Charlie Faulkner
- Born: Anthony George Faulkner 27 February 1941 Newport, Wales
- Died: 9 February 2023 (aged 81)
- School: St Mary's School, Newport

Rugby union career
- Position: Prop

Amateur team(s)
- Years: Team / Apps / (Points)
- Newport Saracens RFC
- –: Cross Keys RFC
- –: Pontypool RFC / 210 / (48)
- –: Barbarian F.C.
- –: Monmouthshire

International career
- Years: Team / Apps / (Points)
- 1975–1979: Wales / 19 / (4)
- 1977: British Lions / 0 / (0)

Coaching career
- Years: Team
- 1982-86: Newport RFC

= Charlie Faulkner =

British Lions & Wales international rugby union player (1941–2023)

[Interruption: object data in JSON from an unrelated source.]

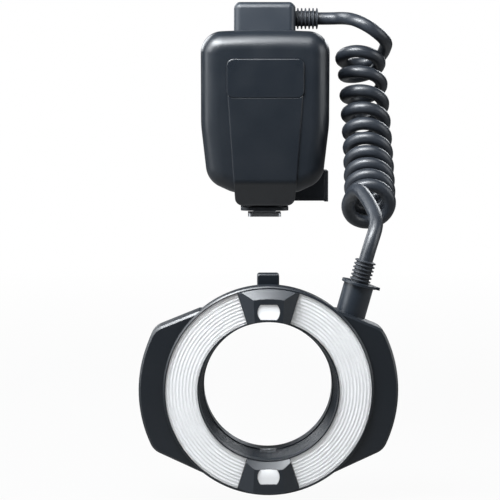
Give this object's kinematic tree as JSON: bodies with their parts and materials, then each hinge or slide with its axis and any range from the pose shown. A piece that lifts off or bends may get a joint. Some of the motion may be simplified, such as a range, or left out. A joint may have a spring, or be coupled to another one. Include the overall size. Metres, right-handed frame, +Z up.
{
  "type": "macro ring flash",
  "caption": "Ring flash for close-up photography: shoe-mounted control unit, coiled cord and a ring head with two ribbed diffusers and lamp blocks.",
  "frame": {"origin": "centre of the underside of the control unit's shoe foot", "axes": "+Z up, -Y towards the lit face of the head, +X to the right of someone who faces it"},
  "size_m": [0.1345, 0.1909, 0.2464],
  "materials": {
    "black_shell": "fine-grained charcoal moulding",
    "black_gloss": "satin name plate",
    "black_rubber": "matt",
    "cord_black": "satin cord jacket",
    "foot_metal": "brushed",
    "brass": "plated contact",
    "steel": "bright",
    "key_plastic": "satin key",
    "lcd_glass": "clear window",
    "lcd_film": "grey-green display",
    "board_green": "circuit board",
    "capacitor_sleeve": "shrink sleeve",
    "signal_lens": "tinted lens",
    "diffuser_white": "ribbed diffuser",
    "reflector_metal": "polished sheet",
    "tube_glass": "clear quartz",
    "lens_glass": "clear",
    "emitter": "lamp die",
    "ring_metal": "black anodised"
  },
  "bodies": {
    "control_unit": {"battery_contacts": "brass", "battery_tray": "black_shell", "confirmation_lamp": "signal_lens", "control_board": "board_green", "cord_coil": "cord_black", "cord_outlet_housing": "black_shell", "front_name_plate": "black_gloss", "front_shell": "black_shell", "head_board": "board_green", "head_cord_boot": "black_rubber", "head_cord_socket": "black_shell", "head_front_ring": "black_shell", "head_latch_spring": "steel", "head_rear_shell": "black_shell", "head_screws": "steel", "lamp_emitters": "emitter", "lamp_lenses": "lens_glass", "lamp_reflectors": "reflector_metal", "lcd_panel": "lcd_film", "lcd_window": "lcd_glass", "left_diffuser": "diffuser_white", "left_flash_tube": "tube_glass", "left_reflector": "reflector_metal", "lower_cord_lead": "cord_black", "lower_lamp_block": "black_shell", "main_board": "board_green", "main_capacitor": "capacitor_sleeve", "mount_ring": "ring_metal", "rear_shell": "black_shell", "right_diffuser": "diffuser_white", "right_flash_tube": "tube_glass", "right_reflector": "reflector_metal", "shoe_contacts": "brass", "shoe_foot": "foot_metal", "shoe_skirt": "black_rubber", "socket_body": "black_rubber", "unit_screws": "steel", "upper_cord_boot": "black_rubber", "upper_cord_lead": "cord_black", "upper_lamp_block": "black_shell"},
    "head_release": {"head_release_button": "black_shell", "head_latch_slide": "steel"},
    "lock_lever": {"lock_lever": "black_shell"},
    "lock_pin": {"lock_pin": "steel"},
    "lock_release": {"lock_release_button": "key_plastic"},
    "battery_slide": {"battery_door_hinge_pin": "steel"},
    "battery_door": {"battery_door": "black_shell", "door_contacts": "brass"},
    "select_dial": {"select_dial": "key_plastic"},
    "power_switch": {"power_switch": "key_plastic"},
    "socket_cover": {"socket_cover": "black_rubber"},
    "function_button_1": {"function_button_1": "key_plastic"},
    "function_button_2": {"function_button_2": "key_plastic"},
    "function_button_3": {"function_button_3": "key_plastic"},
    "function_button_4": {"function_button_4": "key_plastic"},
    "mode_button": {"mode_button": "key_plastic"},
    "lamp_button": {"lamp_button": "key_plastic"},
    "menu_button": {"menu_button": "key_plastic"},
    "test_button": {"test_button": "key_plastic"},
    "set_button": {"set_button": "key_plastic"}
  },
  "joints": [
    {"name": "head_release", "type": "slide", "parent": "control_unit", "child": "head_release", "axis": [0, 0, -1], "range_m": [0, 0.002], "stiffness_N_per_m": 600, "springref_m": -0.002, "deforming": ["head_latch_spring"]},
    {"name": "battery_slide", "type": "slide", "parent": "control_unit", "child": "battery_slide", "axis": [0, 1, 0], "range_m": [0, 0.003]},
    {"name": "battery_door", "type": "hinge", "parent": "battery_slide", "child": "battery_door", "pos_m": [-0.0334, 0.0044, 0.0665], "axis": [0, 0, 1], "range_deg": [0, 90]},
    {"name": "lock_lever", "type": "hinge", "parent": "control_unit", "child": "lock_lever", "pos_m": [0, 0.0116, 0.0091], "axis": [0, 0, -1], "range_deg": [0, 44]},
    {"name": "lock_pin", "type": "slide", "parent": "control_unit", "child": "lock_pin", "axis": [0, 0, -1], "range_m": [0, 0.0016]},
    {"name": "lock_release", "type": "slide", "parent": "lock_lever", "child": "lock_release", "axis": [0.3746, -0.9272, 0], "range_m": [0, 0.0012], "stiffness_N_per_m": 300, "springref_m": -0.0005},
    {"name": "select_dial", "type": "hinge", "parent": "control_unit", "child": "select_dial", "pos_m": [0, 0.035, 0.0465], "axis": [0, 1, 0], "continuous": true},
    {"name": "power_switch", "type": "slide", "parent": "control_unit", "child": "power_switch", "axis": [1, 0, 0], "range_m": [0, 0.008]},
    {"name": "socket_cover", "type": "hinge", "parent": "control_unit", "child": "socket_cover", "pos_m": [0.0354, 0.0249, 0.0165], "axis": [0, 0, 1], "range_deg": [0, 110]},
    {"name": "function_button_1_press", "type": "slide", "parent": "control_unit", "child": "function_button_1", "axis": [0, -1, 0], "range_m": [0, 0.0008], "stiffness_N_per_m": 400, "springref_m": -0.0005},
    {"name": "function_button_2_press", "type": "slide", "parent": "control_unit", "child": "function_button_2", "axis": [0, -1, 0], "range_m": [0, 0.0008], "stiffness_N_per_m": 400, "springref_m": -0.0005},
    {"name": "function_button_3_press", "type": "slide", "parent": "control_unit", "child": "function_button_3", "axis": [0, -1, 0], "range_m": [0, 0.0008], "stiffness_N_per_m": 400, "springref_m": -0.0005},
    {"name": "function_button_4_press", "type": "slide", "parent": "control_unit", "child": "function_button_4", "axis": [0, -1, 0], "range_m": [0, 0.0008], "stiffness_N_per_m": 400, "springref_m": -0.0005},
    {"name": "mode_button_press", "type": "slide", "parent": "control_unit", "child": "mode_button", "axis": [0, -1, 0], "range_m": [0, 0.0008], "stiffness_N_per_m": 400, "springref_m": -0.0005},
    {"name": "lamp_button_press", "type": "slide", "parent": "control_unit", "child": "lamp_button", "axis": [0, -1, 0], "range_m": [0, 0.0008], "stiffness_N_per_m": 400, "springref_m": -0.0005},
    {"name": "menu_button_press", "type": "slide", "parent": "control_unit", "child": "menu_button", "axis": [0, -1, 0], "range_m": [0, 0.0008], "stiffness_N_per_m": 400, "springref_m": -0.0005},
    {"name": "test_button_press", "type": "slide", "parent": "control_unit", "child": "test_button", "axis": [0, -1, 0], "range_m": [0, 0.0008], "stiffness_N_per_m": 400, "springref_m": -0.0005},
    {"name": "set_button_press", "type": "slide", "parent": "control_unit", "child": "set_button", "axis": [0, -1, 0], "range_m": [0, 0.0008], "stiffness_N_per_m": 400, "springref_m": -0.0005}
  ],
  "couplings": [
    {"joint": "lock_pin", "follows": "lock_lever", "m_per_rad": 0.0020835}
  ]
}
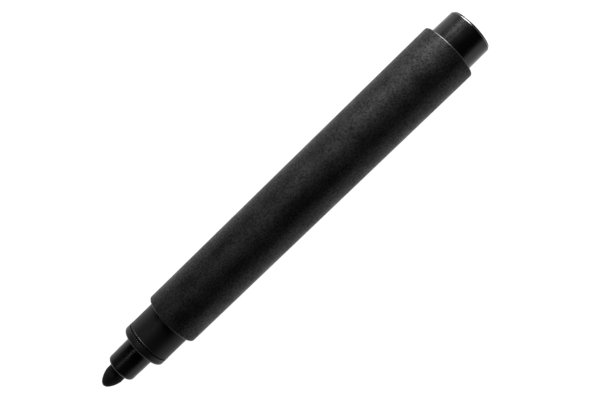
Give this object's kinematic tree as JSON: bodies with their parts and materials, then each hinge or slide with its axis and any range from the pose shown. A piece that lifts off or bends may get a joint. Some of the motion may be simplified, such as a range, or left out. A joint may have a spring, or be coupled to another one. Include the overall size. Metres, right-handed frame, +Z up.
{
  "type": "felt tip marker",
  "caption": "Black felt tip marker, uncapped: tapered matte barrel, slim collar and nozzle with a bullet nib, and a round plug at the rear that a cap can be posted on.",
  "frame": {"origin": "on the surface that the marker lies on, under the middle of its length", "axes": "+X along the marker towards the nib, +Z up from the surface, +Y to its left"},
  "size_m": [0.1304, 0.0164, 0.0165],
  "materials": {
    "barrel_plastic": "black moulded polypropylene with a fine matte grain",
    "collar_plastic": "black moulded polypropylene, smooth satin",
    "nib_holder_plastic": "black moulded polypropylene, polished",
    "nib_felt": "bonded polyester fibre soaked in black ink, dull",
    "reservoir_fibre": "bundled polyester fibre soaked in black ink",
    "wrap_film": "thin clear polypropylene film",
    "plug_plastic": "black moulded polypropylene, glossy"
  },
  "bodies": {
    "barrel": {"barrel": "barrel_plastic", "front_collar": "collar_plastic", "nib_holder": "nib_holder_plastic", "ink_reservoir": "reservoir_fibre", "reservoir_wrap": "wrap_film"},
    "nib": {"nib": "nib_felt"},
    "rear_plug": {"rear_plug": "plug_plastic"}
  },
  "joints": [
    {"name": "nib_pull", "type": "slide", "parent": "barrel", "child": "nib", "axis": [1, 0, 0], "range_m": [0, 0.042]},
    {"name": "plug_pull", "type": "slide", "parent": "barrel", "child": "rear_plug", "axis": [-1, 0, 0], "range_m": [0, 0.014]}
  ]
}
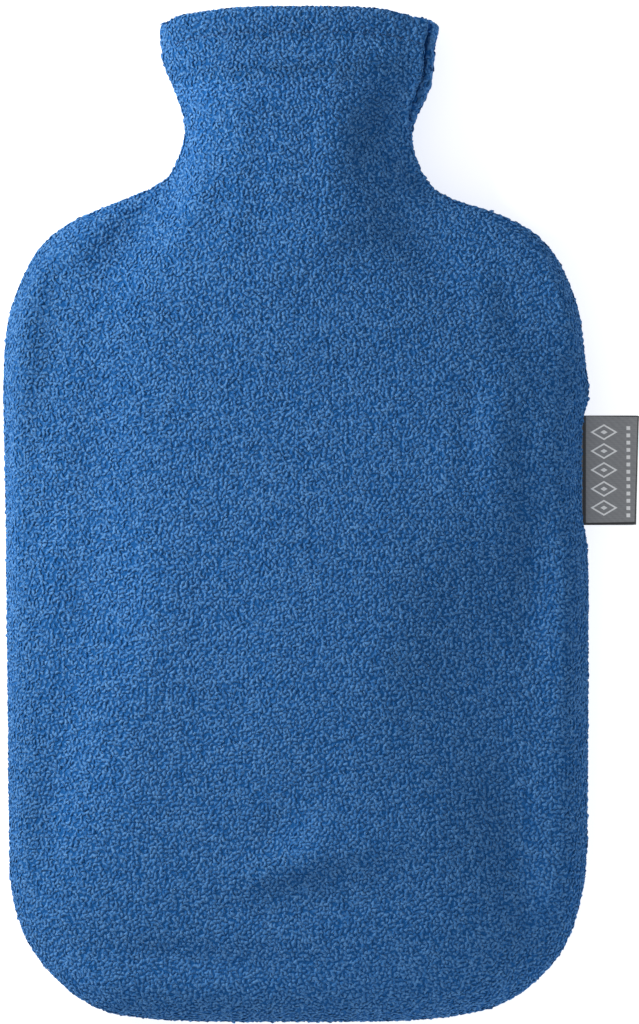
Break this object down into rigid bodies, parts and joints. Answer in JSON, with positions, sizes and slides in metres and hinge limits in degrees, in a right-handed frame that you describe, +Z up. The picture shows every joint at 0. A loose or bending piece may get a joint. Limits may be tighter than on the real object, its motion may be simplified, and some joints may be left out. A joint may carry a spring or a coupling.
{
  "type": "hot water bottle cover",
  "caption": "Soft fleece cover for a two-litre hot water bottle, open at the collar, with a small folded label in one side seam.",
  "frame": {"origin": "middle of the flat back, on the surface that the cover lies on", "axes": "+X across, to the side with the label; +Y from the foot to the mouth; +Z up out of the front"},
  "size_m": [0.2184, 0.3501, 0.0387],
  "materials": {
    "fleece": "short-pile blue fleece, matt",
    "woven_label": "grey woven satin"
  },
  "bodies": {
    "root": {"front_panel": "fleece", "back_panel": "fleece", "label": "woven_label"}
  },
  "joints": []
}
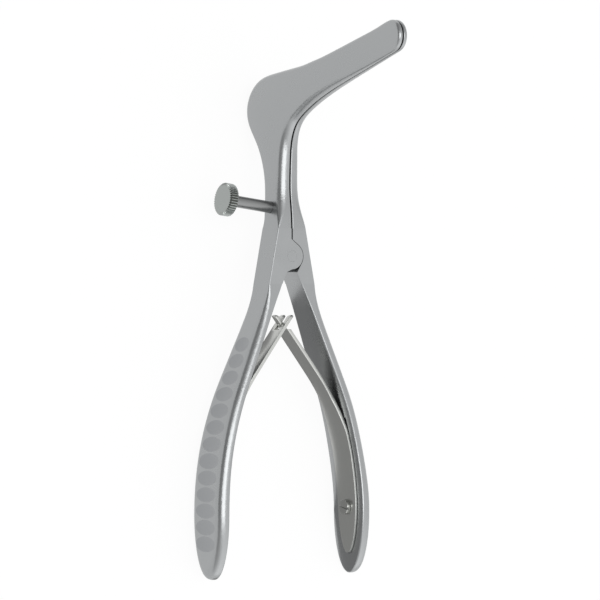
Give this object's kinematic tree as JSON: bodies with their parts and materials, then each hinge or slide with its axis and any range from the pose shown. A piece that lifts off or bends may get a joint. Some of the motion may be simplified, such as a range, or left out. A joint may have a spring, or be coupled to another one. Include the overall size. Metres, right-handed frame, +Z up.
{
  "type": "nasal speculum",
  "caption": "Hand-held steel nasal speculum: slender domed blades at an elbow, box-jointed arms with bowed finger-grip handles, forked leaf springs and a knurled set screw.",
  "frame": {"origin": "centre of the bounding box on the surface the instrument lies on", "axes": "+Y along the shank towards the elbow, +X towards the right arm (the arm without the set screw), +Z up, where the blades point"},
  "size_m": [0.0532, 0.1534, 0.0772],
  "materials": {
    "satin_steel": "satin, hand-polished forging",
    "ground_pin_steel": "ground flush and satin",
    "turned_screw_steel": "turned, straight knurl, satin",
    "spring_steel": "dull grey rolled strip",
    "small_screw_steel": "turned and polished"
  },
  "bodies": {
    "left_half": {"left_arm": "satin_steel", "pivot_pin": "ground_pin_steel", "left_spring": "spring_steel", "left_spring_screw": "small_screw_steel"},
    "right_half": {"right_arm": "satin_steel", "right_spring": "spring_steel", "right_spring_screw": "small_screw_steel"},
    "thumb_screw": {"set_screw": "turned_screw_steel"}
  },
  "joints": [
    {"name": "arm_hinge", "type": "hinge", "parent": "left_half", "child": "right_half", "pos_m": [0, 0.01583, 0.0137], "axis": [0, 0.0706, -0.9975], "range_deg": [0, 25], "stiffness_Nm_per_rad": 0.8, "springref_deg": -6.88, "deforming": ["left_spring", "right_spring"]},
    {"name": "set_screw_advance", "type": "slide", "parent": "left_half", "child": "thumb_screw", "axis": [0.9914, -0.1302, -0.0092], "range_m": [0, 0.0062]}
  ],
  "couplings": [
    {"joint": "set_screw_advance", "follows": "arm_hinge", "m_per_rad": 0.014}
  ]
}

Anthony George "Charlie" Faulkner (27 February 1941 – 9 February 2023) was a Welsh rugby union footballer who played in the 1970s and later a rugby coach.

== Wales caps ==
Charlie joined Pontypool from Cross Keys in September 1972 and went on to make 210 Pooler appearances and scored 12 tries. He also played for the Barbarians and, in January 1975, made history with his fellow Pontypool front row colleagues, hooker Bobby Windsor and tight head prop Graham Price to be the first club front row to be selected to play for Wales, against France, in Paris. Together, the Pontypool Front Row played 19 times for their country between 1975 and 1979, and Charlie scored a try against Ireland in 1975. During their stay in the Welsh team, Wales won the Grand Slam twice and the Triple Crown three times. The Front Row also represented Monmouthshire and the British Lions in 1977 when Charlie was a replacement on the tour and the trio played in three of the last five games – against Counties/Thames Valley, Bay of Plenty and the game against Fiji on their journey home – the first club front row to play for the British Lions. The Front Row was referred to as the ‘Viet Gwent’ in a song called ‘Up and Under, Here We Go’ by Max Boyce, the popular Welsh entertainer.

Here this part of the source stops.